DOI: https://doi.org/10.21954/ou.ro.00010115
Abstract
The major lithologies of the Red Sea Hills, Sudan, can be identified on Landsat band 7 photographic infra-red imagery. Lithological discrimination is not significantly increased on contrast stretched false colour imagery because of desert varnish. Principal component false colour imagery yields the best lithological discrimination but because of contamination from the erosional products of different lithologies - mainly Nubian Sandstone - colour/rock associations are not unique, thus using Landsat alone for detailed geological mapping would not be justified. Most of the geological information acquired by various types of Landsat image is detected on band 7, therefore the expense incurred in producing more sophisticated imagery is not warranted.

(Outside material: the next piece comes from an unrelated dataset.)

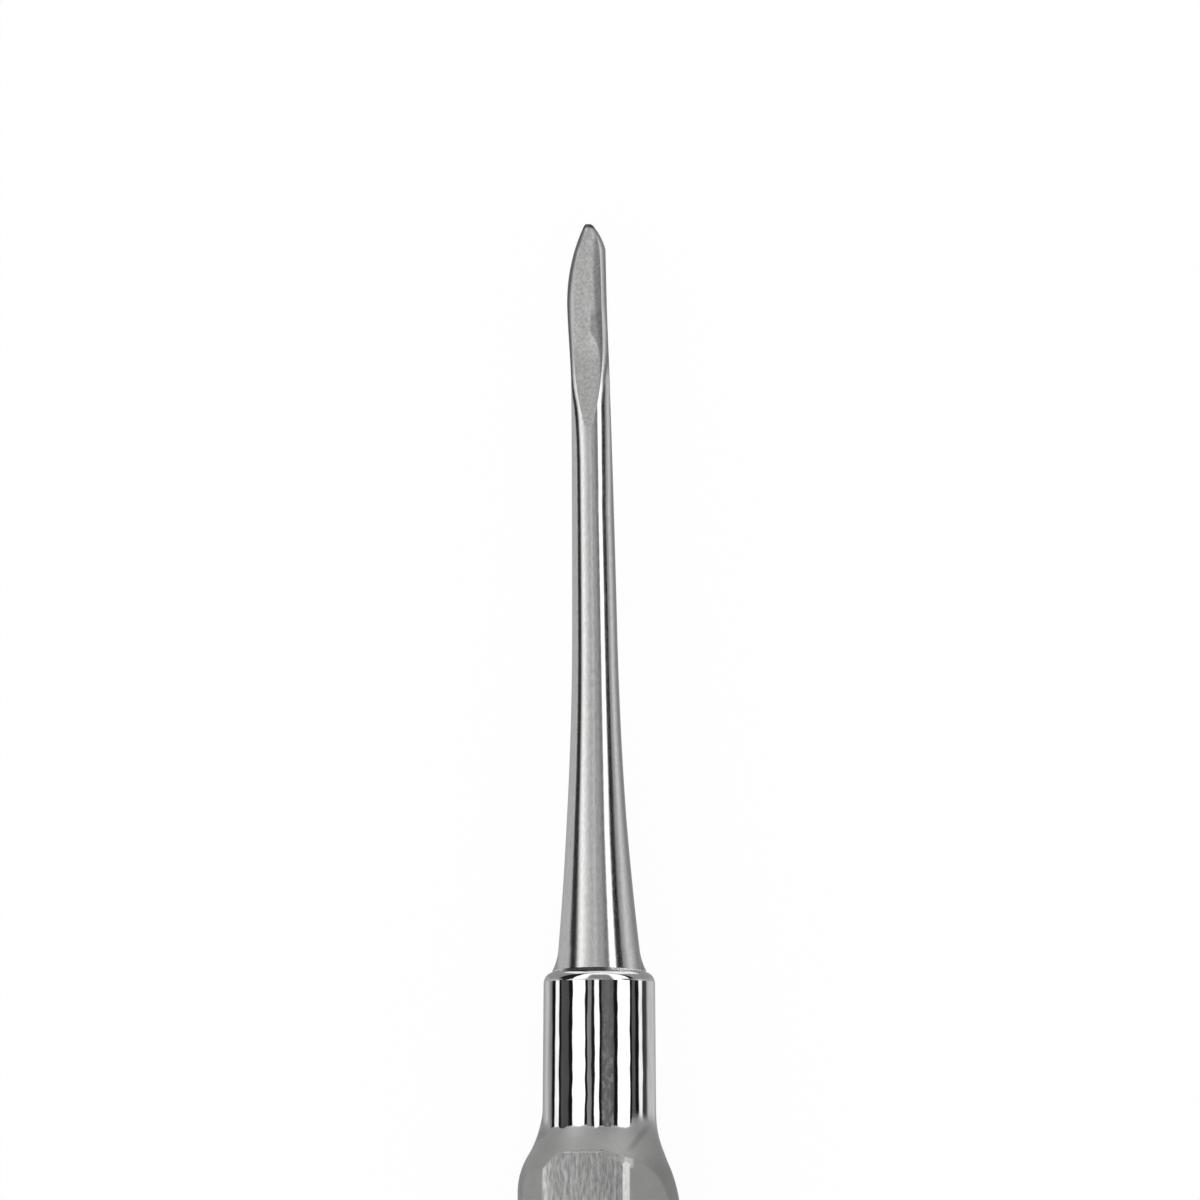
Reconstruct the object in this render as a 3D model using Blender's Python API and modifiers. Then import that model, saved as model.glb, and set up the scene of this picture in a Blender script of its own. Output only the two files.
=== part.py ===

Photoreduced uncontrolled mosaics of panchromatic aerial photographs are inferior to Landsat images for regional investigations.
Lithological discrimination is inferior on radar imagery (SIE-A) compared with Landsat but radar is a superior system for acquiring structural information. Penetration of the sand cover by radar, possibly up to a depth of 6m, revealed lineaments, circular features, folded structures and numerous drainage channels, some of which are probably palaeodrainage systems.
In the Wadi Onib region, lineaments have been dextrally deformed into a N/S zone which is probably an island-arc suture. A complex sinistral oblique-slip shear zone system more than 500km long appears to have operated in N.E. Sudan. It is formed by a 200km N.40oW. - trending shear zone in the southern Red Sea Hills which apparently curves near Wadi Onib to an approx. N/S strike and sweeps round into the E.N.E. - trending Sol Earned zone. A plate tectonic model involving oblique subduction and rotation of a plate can explain the structural relationships.
The Hakasib belt, a possible island-arc suture, is shown by a 7km wide, 200km long belt of N.60oE. - striking lineaments. In Eritrea a N.N.W. - striking zone of lineaments is overprinted at its northern termination by lineaments of the curvilinear Adobaha belt which is subparallel to the Argadom belt.